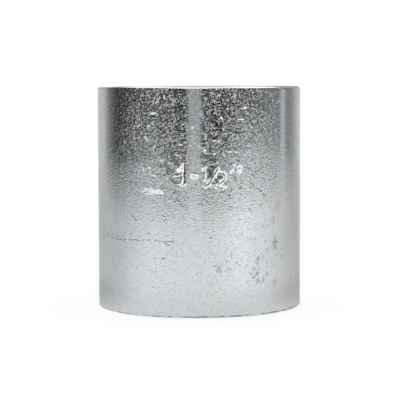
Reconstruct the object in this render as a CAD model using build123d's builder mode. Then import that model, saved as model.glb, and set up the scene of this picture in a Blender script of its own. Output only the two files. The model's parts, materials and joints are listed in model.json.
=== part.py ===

...

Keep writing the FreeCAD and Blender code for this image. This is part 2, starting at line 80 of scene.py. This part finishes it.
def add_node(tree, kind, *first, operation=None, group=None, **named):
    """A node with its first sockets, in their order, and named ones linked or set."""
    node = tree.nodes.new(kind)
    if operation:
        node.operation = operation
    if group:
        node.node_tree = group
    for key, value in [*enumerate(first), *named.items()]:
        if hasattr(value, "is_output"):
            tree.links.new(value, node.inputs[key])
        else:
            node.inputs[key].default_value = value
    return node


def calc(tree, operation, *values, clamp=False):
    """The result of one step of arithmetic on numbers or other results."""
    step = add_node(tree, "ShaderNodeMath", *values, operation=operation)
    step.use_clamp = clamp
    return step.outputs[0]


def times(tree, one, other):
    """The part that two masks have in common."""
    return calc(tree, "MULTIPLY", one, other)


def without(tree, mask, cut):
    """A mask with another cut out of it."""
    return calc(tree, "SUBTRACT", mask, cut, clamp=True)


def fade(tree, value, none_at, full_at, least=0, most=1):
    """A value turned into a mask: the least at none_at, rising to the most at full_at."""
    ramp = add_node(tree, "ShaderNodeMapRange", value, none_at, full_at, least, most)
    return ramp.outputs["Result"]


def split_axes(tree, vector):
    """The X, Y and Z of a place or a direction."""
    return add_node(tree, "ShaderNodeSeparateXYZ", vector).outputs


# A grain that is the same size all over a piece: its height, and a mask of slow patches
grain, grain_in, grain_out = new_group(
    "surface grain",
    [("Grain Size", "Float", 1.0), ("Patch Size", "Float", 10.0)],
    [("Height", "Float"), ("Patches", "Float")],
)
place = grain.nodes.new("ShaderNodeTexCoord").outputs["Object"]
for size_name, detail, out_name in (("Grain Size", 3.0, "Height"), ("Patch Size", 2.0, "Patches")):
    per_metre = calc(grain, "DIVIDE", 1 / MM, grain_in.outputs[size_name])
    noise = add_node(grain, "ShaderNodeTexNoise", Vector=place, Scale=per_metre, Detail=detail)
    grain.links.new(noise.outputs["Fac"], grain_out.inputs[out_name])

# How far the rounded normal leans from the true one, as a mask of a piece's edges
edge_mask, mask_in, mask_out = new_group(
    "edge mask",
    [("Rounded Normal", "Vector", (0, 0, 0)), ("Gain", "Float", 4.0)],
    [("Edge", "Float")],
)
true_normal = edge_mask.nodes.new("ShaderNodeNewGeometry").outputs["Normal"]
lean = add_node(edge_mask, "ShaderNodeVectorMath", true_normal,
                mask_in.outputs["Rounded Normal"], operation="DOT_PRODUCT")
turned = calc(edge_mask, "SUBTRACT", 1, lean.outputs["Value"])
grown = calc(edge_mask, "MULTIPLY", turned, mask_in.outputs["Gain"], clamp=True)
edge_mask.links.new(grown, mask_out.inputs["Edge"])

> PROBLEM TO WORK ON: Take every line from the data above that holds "Blender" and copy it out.

> TASK OUTPUT:
Reconstruct the object in this render as a CAD model using build123d's builder mode. Then import that model, saved as model.glb, and set up the scene of this picture in a Blender script of its own. Output only the two files. The model's parts, materials and joints are listed in model.json.
Keep writing the FreeCAD and Blender code for this image. This is part 2, starting at line 80 of scene.py. This part finishes it.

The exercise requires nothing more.